In The Shop: The Most Important Tool?

Aug 07, 2011

 I used to think the key to being a good mechanic was to have lots of tools. I equated wrenches, hammers and other tools with skill, at least until I met Markie, Wader, J-Rod, Sparky and other mechanics in our shop who proved to me that it's the man behind the wrench that makes the difference. Wrenches, hammers and other tools are for sale at the hardware store. Confidence is purchased with time and experience.

Confidence isn't cocky. Confidence doesn't mean those guys know it all. Good mechanics aren't afraid to say, "I don't know--yet." They do research, dive into tech books, talk to other mechanics, call engineers, and eventually figure something out. Then, with additional knowledge and their fingers crossed, they grab their wrenches and see if they can get the problem fixed.

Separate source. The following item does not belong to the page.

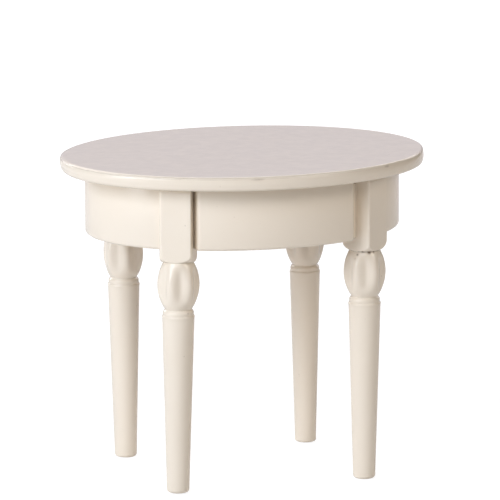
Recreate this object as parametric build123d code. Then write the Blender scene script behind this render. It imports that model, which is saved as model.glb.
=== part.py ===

Time, patience, and a few mistakes--that's the purchase price if you want to gain confidence. When you look at it that way, confidence is expensive. But it's available, often in bits and pieces, rarely in mass quantities. Sometimes when I finish a major repair I stand back and ask myself, "How the heck did I do that?" The overall project seemed beyond me, but in the end, it was nothing except a bunch of small interconnected "jobs" that I was confident I could conquer. If you're confident you can remove and reinstall one bolt, one bearing and one shaft at at time, eventually you can rebuild an entire combine.

I need to find out where politicians gain their confidence. They all seem to know exactly what needs to be done in every situation. Ever notice that the more un-calloused a person's hands are, the more apt they are to have all the answers?